OpenRouter (@OpenRouter) has integrated its models into ComfyUI workflows, allowing users to leverage OpenRouter models directly within ComfyUI. GitHub (@github) highlights the 2026 Partner Pack, offering exclusive discounts and perks for maintainers. The GitHub Innovation Graph provides economic data on trends in GDP, inequality, and emissions, which researchers find valuable. Google AI Developers (@googleaidevs) showcases successful implementations of Managed Agents in the Gemini API, including Eigent_AI's root cause analysis and llama_index's document processing template. NVIDIA (@nvidia) discusses the Dell AI Factory with NVIDIA, which enables companies to build, run, and scale AI, with NemoClaw powering agentic AI on-prem. OpenAI (@OpenAI) shares Terence Tao's experience with AI, which gives researchers more freedom to experiment and pursue unconventional ideas. LangChain (@LangChain) emphasizes the efficiency of LangSmith Sandboxes, which pause automatically when idle, and encourages users to create agents using everyday language with LangSmith Fleet.

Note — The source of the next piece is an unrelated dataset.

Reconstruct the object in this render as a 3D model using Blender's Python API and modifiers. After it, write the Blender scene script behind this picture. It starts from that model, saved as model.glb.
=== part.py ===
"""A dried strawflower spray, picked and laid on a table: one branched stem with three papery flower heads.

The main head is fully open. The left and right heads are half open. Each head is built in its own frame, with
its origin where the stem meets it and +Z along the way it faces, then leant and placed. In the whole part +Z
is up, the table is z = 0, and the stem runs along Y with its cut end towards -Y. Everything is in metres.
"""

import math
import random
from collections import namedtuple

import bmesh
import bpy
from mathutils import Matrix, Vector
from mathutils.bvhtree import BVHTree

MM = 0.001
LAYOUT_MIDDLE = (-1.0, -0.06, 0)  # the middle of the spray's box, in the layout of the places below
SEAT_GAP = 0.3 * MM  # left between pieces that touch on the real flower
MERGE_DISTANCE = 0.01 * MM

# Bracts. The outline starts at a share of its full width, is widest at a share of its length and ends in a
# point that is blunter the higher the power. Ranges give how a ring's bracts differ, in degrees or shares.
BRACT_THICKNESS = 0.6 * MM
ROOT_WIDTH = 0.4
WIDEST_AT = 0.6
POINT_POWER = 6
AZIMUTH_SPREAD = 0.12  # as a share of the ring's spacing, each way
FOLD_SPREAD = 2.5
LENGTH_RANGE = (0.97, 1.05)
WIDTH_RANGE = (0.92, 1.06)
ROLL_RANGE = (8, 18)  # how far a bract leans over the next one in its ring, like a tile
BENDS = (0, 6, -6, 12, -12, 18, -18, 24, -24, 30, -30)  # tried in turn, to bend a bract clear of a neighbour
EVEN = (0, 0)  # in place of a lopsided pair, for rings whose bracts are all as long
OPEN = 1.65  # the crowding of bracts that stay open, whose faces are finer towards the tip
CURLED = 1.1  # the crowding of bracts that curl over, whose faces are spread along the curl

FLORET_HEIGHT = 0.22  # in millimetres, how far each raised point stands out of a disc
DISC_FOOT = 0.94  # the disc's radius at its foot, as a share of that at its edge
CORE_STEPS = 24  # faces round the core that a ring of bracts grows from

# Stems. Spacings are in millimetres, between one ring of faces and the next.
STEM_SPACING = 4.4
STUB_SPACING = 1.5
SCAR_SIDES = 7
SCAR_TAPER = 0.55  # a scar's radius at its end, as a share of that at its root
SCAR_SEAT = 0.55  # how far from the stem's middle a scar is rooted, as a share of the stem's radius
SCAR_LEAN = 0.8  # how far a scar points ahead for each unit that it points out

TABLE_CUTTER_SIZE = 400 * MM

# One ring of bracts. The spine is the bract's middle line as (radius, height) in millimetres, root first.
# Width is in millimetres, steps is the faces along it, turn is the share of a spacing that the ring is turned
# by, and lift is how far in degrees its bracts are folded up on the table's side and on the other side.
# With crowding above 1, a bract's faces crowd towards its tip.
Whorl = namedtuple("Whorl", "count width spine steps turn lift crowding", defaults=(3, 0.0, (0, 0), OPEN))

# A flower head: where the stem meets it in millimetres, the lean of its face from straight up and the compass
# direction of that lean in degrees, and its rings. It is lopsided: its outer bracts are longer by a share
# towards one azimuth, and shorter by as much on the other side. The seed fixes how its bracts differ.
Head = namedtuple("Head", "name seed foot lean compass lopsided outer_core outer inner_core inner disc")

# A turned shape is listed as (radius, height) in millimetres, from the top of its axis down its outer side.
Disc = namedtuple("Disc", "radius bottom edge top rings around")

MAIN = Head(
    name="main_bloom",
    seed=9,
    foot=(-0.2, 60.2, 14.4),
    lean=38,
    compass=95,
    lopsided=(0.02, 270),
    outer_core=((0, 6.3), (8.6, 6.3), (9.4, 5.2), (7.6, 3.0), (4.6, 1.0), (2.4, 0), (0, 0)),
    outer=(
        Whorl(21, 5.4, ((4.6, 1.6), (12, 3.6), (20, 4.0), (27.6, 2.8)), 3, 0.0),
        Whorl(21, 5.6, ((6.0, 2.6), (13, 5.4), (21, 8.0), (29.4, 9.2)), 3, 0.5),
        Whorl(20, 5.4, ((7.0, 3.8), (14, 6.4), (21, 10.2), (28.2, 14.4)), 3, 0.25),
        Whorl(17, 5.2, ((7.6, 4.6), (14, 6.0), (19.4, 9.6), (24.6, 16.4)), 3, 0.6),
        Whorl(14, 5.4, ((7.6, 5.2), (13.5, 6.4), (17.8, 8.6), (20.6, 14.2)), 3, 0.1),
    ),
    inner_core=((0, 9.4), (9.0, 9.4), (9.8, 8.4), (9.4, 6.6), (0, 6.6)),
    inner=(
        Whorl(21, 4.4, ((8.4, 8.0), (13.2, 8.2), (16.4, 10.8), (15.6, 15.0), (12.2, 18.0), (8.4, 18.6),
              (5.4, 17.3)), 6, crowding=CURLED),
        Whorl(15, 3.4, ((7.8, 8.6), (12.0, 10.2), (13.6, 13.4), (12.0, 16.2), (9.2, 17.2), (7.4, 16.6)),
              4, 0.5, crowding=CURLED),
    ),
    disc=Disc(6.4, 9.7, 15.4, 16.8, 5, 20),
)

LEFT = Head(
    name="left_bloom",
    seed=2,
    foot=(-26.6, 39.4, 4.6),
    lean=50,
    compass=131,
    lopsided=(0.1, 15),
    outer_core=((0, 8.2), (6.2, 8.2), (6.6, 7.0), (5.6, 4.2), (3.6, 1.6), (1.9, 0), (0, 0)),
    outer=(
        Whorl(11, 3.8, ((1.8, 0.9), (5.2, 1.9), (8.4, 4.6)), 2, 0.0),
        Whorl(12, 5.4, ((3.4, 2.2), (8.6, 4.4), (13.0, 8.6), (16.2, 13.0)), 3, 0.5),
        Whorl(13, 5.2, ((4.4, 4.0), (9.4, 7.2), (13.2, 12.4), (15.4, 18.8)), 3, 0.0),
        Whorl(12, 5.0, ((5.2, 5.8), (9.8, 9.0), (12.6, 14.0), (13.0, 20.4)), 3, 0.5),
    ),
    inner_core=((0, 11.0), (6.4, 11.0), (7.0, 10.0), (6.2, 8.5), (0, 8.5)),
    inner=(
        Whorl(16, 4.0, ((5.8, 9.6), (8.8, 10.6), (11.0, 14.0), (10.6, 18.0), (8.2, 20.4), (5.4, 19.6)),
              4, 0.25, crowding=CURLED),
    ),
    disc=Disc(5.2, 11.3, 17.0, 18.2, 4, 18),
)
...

OpenRouter now supports "apply_patch," a server tool that lets models propose file edits using V4A diffs through the Responses API. The model generates a patch, and OpenRouter validates the diff syntax server-side. This feature allows for more efficient and accurate file editing. xAI has released grok-build-0.1 in public beta via the xAI API. This model powers the Grok Build CLI and excels at agentic coding, priced at $1/m input and $2/m output. Google AI has released an episode of Release Notes featuring the architects of Gemini, including @JeffDean, @koraykv, @OriolVinyalsML, and @NoamShazeer. They discuss their journey and the people behind the model. LangChain has released LangSmith LLM Gateway, which enforces spend limits and redacts PII before requests reach the model. They also announced Deep Agents v0.6, which makes harness profiles a first-class abstraction, allowing for production-grade performance at lower costs. NVIDIA has announced a new era of PC, but the details are unclear. OpenAI has launched Rosalind Biodefense to help trusted builders develop new biodefense and pandemic preparedness capabilities. They are also expanding trusted access to GPT-Rosalind for select U.S. government and allied partners.